August 05, 2004

SIUC, association offer safety courses for loggers

by Pete Rosenbery

CARBONDALE, Ill. -- Felling a tree in your backyard is dangerous. Felling much larger trees in wooded areas is no less hazardous for even experienced loggers.

That's why the Southern Illinois University Carbondale Forestry Department and the Illinois Wood Products Association are sponsoring professional logging courses in three separate areas of the state. The five-part course, "The Game of Logging," focuses on safety training for loggers and woodlands stewardship.

On Monday, Aug. 9, six class members from the courses taught in Carbondale will hone their felling techniques in a wooded area east of Herrin. The goal of the program is to sharpen the skills of loggers, said Lee Rife, director of member services for the Illinois Wood Products Association, which is headquartered in SIUC's Forestry Department.


Media Advisory

Reporters and photographers are welcome to cover the Aug. 9 session where loggers work on their tree-felling techniques. Tree felling should begin about 12:30 p.m., and interviews with participants will be available. Wear clothing appropriate for walking through wooded areas. Directions to the logging site east of Herrin are below. For more information, contact Lee Rife of the Illinois Wood Products Association at 217/529-2886, or SIUC Forestry Department Chair John E. Phelps at 618/453-7464.

Each participant will fell a tree. The day will also consist of calculating tree lean limits, advanced cutting and wedging techniques on leaning trees, and bucking and limbing methods.

"Logging is dangerous work because you have several thousand pounds of tree crashing down," said Rife. "If you are off just a little bit Š"

The five-part course, which began last month with classes in both Carbondale and Effingham, consists of four levels of hands-on timber harvesting that emphasize safety, technique and proper use of logging tools. Each outdoor session lasts one day and runs from 8 a.m. to 4:30 p.m., rain or shine.

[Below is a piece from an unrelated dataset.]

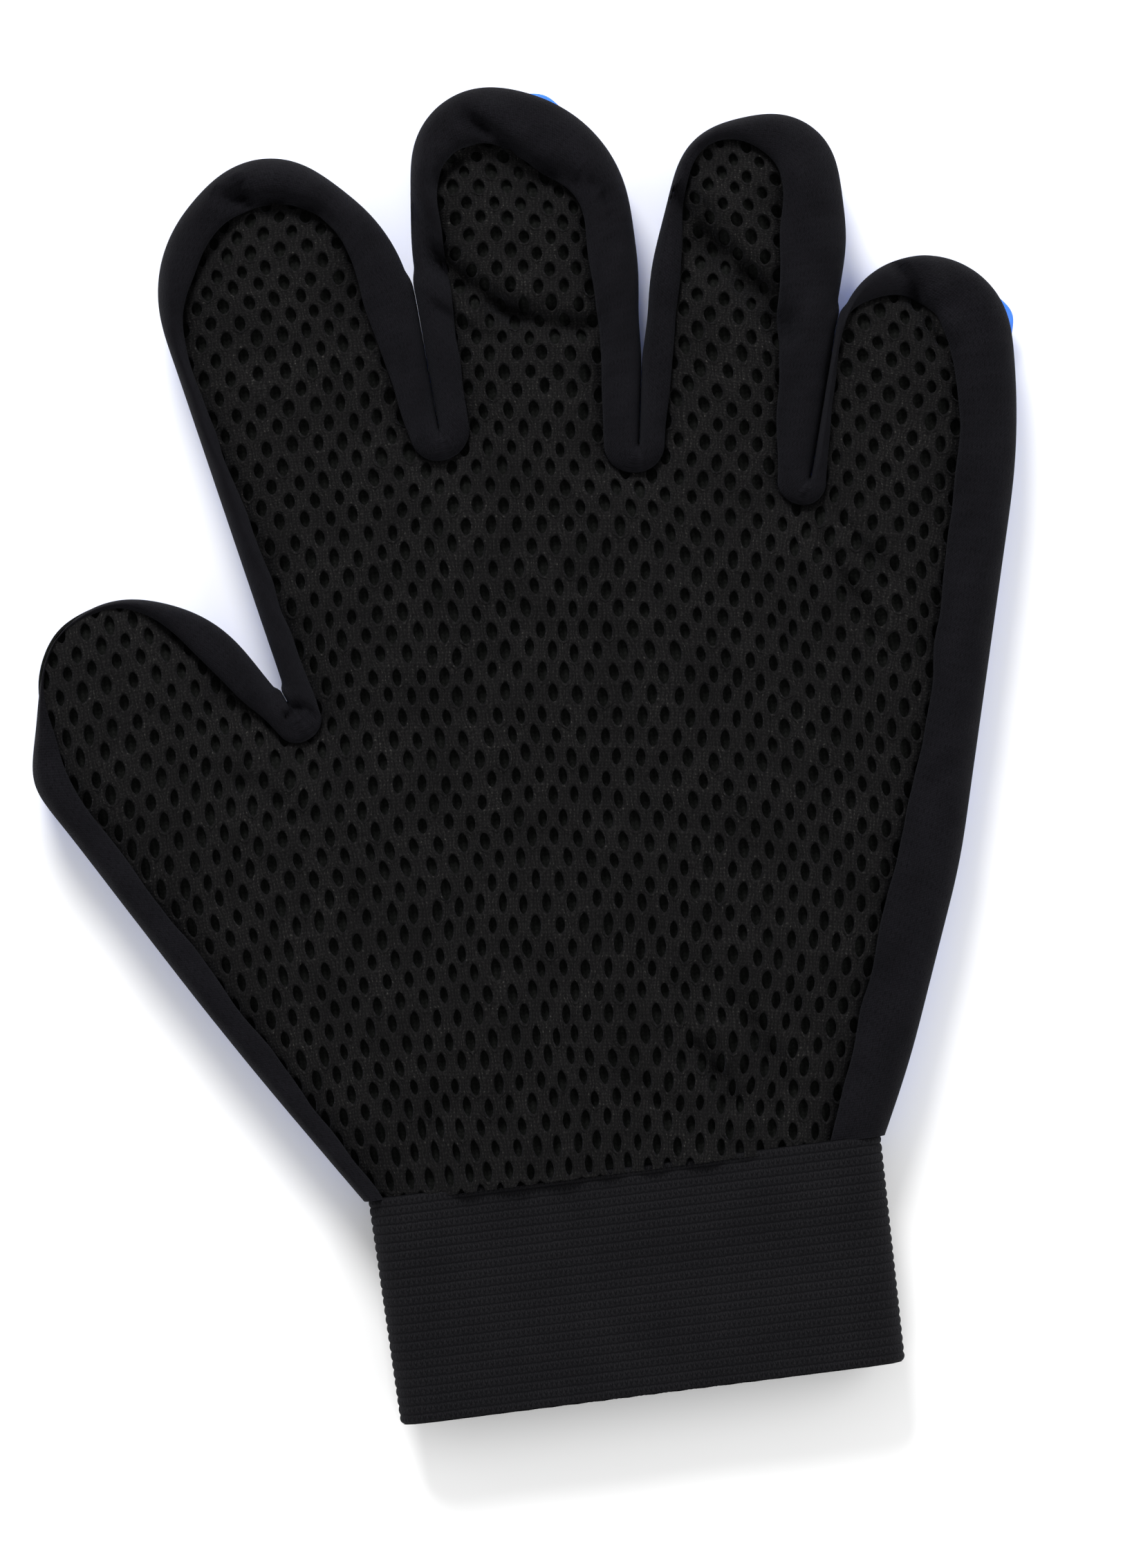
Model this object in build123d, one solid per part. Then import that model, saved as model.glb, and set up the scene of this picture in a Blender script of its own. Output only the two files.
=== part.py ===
"""A right-hand pet grooming glove, lying palm down, in millimetres.

The glove is a boxed mitt with five finger stalls.  A spacer-mesh panel forms the back, a knitted side
strip runs round every finger, and a moulded rubber pad with soft teeth forms the palm.  A 40 mm elastic
cuff closes on the palm side with a hook-and-loop tab.

+X points to the little finger, +Y to the fingertips and +Z out of the back of the hand.  The origin is
the centre of the footprint, on the surface that the teeth stand on.  Panels are cut into rigid segments
at the creases where the fabric bends.
"""

import os
from math import asin, atan2, cos, hypot, pi, radians, sin

from build123d import *

# ---- driving dimensions -------------------------------------------------------------------------
TOOTH_HEIGHT = 5.0
TOOTH_ROOT_R = 1.5
TOOTH_TIP_R = 1.0
TOOTH_PITCH = 8.6
ROW_STEP = 0.866
TOOTH_TO_EDGE = 3.0
TOOTH_TO_CREASE = 4.2
PAD_THICK = 1.5
PAD_INSET = 1.2
LINING_THICK = 0.6
STRIP_THICK = 1.2
SEAM_INSET = 2.4
MESH_THICK = 2.6
TOP_Z = 18.5
TOP_ROUND = 5.4

SLOT_R = 1.0
CREASE_GAP = 0.8

WRIST_Y = -76.0
CUFF_END_Y = -115.7
CUFF_LEFT, CUFF_RIGHT = -41.3, 49.6
CUFF_WALL = 1.6
CUFF_LOW_Z, CUFF_TOP_Z = 4.4, 17.0

MOUTH_MARGIN = 4.0

TAB_ROOT_X, TAB_END_X = -33.0, 10.0
TAB_LOW_Z = 0.5
TAB_RAMP = 10.0
TAB_MARGIN = 0.6
FIXED_END_X = -19.0
LOOP_LEFT, LOOP_RIGHT = -17.0, 20.0
HOOK_LEFT, HOOK_RIGHT = -16.0, 8.5
LOOP_THICK, HOOK_THICK = 1.2, 0.8
PATCH_MARGIN = 4.0
PART_GAP = 0.5

# ---- levels -------------------------------------------------------------------------------------
PAD_LOW_Z = TOOTH_HEIGHT
PAD_TOP_Z = PAD_LOW_Z + PAD_THICK
LINING_TOP_Z = PAD_TOP_Z + LINING_THICK

# ---- outlines -----------------------------------------------------------------------------------
# Each outline is a string pulled tight round pegs, clockwise from the thumb side of the wrist: a
# fingertip peg is inside the string and a crotch peg is outside it.  (name, x, y, radius, inside)
HEM_THUMB, HEM_LITTLE = (-42.0, WRIST_Y), (50.3, WRIST_Y)
OUTLINE_PEGS = [
    ("thumb flank", 605.0, 366.0, 783.4, True),
    ("thumb corner", -84.5, 5.0, 6.0, True),
    ("thumb tip", -71.0, 18.0, 16.3, True),
    ("thumb cheek", -70.9, 9.8, 24.0, True),
    ("thumb web", -44.3, 12.8, SLOT_R, False),
    ("index side", -34.2, 84.0, 23.8, True),
    ("index tip", -37.0, 93.0, 15.1, True),
    ("index cheek", -43.1, 78.6, 29.7, True),
    ("index web", -11.8, 57.0, SLOT_R, False),
    ("middle flank", 41.0, 86.5, 53.6, True),
    ("middle tip", 3.0, 101.7, 14.0, True),
    ("middle shoulder", 2.0, 90.9, 24.5, True),
    ("middle side", 8.5, 82.0, 18.1, True),
    ("middle web", 22.8, 50.0, SLOT_R, False),
    ("ring flank", 66.6, 69.5, 39.3, True),
    ("ring tip", 46.5, 92.0, 12.3, True),
    ("ring shoulder", 51.8, 93.0, 11.8, True),
    ("ring side", 40.0, 84.5, 23.7, True),
    ("ring web", 52.0, 40.5, SLOT_R, False),
    ("little tip", 74.85, 61.3, 15.4, True),
    ("little flank", -27.0, 61.5, 117.2, True),
    ("heel", -44.8, 8.0, 120.3, True),
    ("wrist", -110.6, 9.5, 182.1, True),
]
SEAM_THUMB, SEAM_LITTLE = (-39.0, WRIST_Y), (41.3, WRIST_Y)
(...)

The course instructor, Joe Glenn, is a professional logger from Piedmont, Mo. Glenn trained for several years under Soren Ericksson, who developed the "Game of Logging," in Scandanavia.

The workshop gives loggers additional training and practice and a chance to learn new techniques, said John E. Phelps, who chairs SIUC's forestry department. A number of the six students in the Carbondale class currently work for MeadWestvaco Corp., which has an office in Wickliffe, Ky.

"It gives the logger a higher degree of control over where a tree is going to fall," Phelps said. "It is particularly problematic with leaning trees; they can be dangerous. If you do have some degree of control and knowledge about where they are going to fall you can take safe measures to protect yourself and other people around you."

Felling trees in an efficient harvest layout limits damage done to other standing trees, and makes it is easier to skid fallen trees out of the woods, said Phelps.

A similar class is scheduled Aug. 10 in the Effingham area. Two more classes that cover advanced felling and forest management are set in Carbondale and Effingham later this month. Five classes are scheduled in November and December for the Peoria area.

The workshop is part of a $29,000 grant from the U.S. Forest Service aimed at providing technical assistance to rural forest-product businesses.

Shaping cooperative ventures is among the goals of Southern at 150: Building Excellence Through Commitment, the long-range development plan that guides the University to its 150th anniversary in 2019.

(DIRECTIONS TO THE LOGGING SITE: Take Illinois 148 through Herrin to the Freeman Spur Road at the old WJPF studios. Turn right onto the Freeman Spur Road and continue east on the Chittyville Blacktop -- Do not curve north to Freeman Spur. Continue east on the Chittyville Blacktop until you cross a set of railroad tracks. After crossing the tracks, turn left -- north -- onto Stiritz Road. Go about one mile north and continue straight off the road into a wooded, dirt road area.)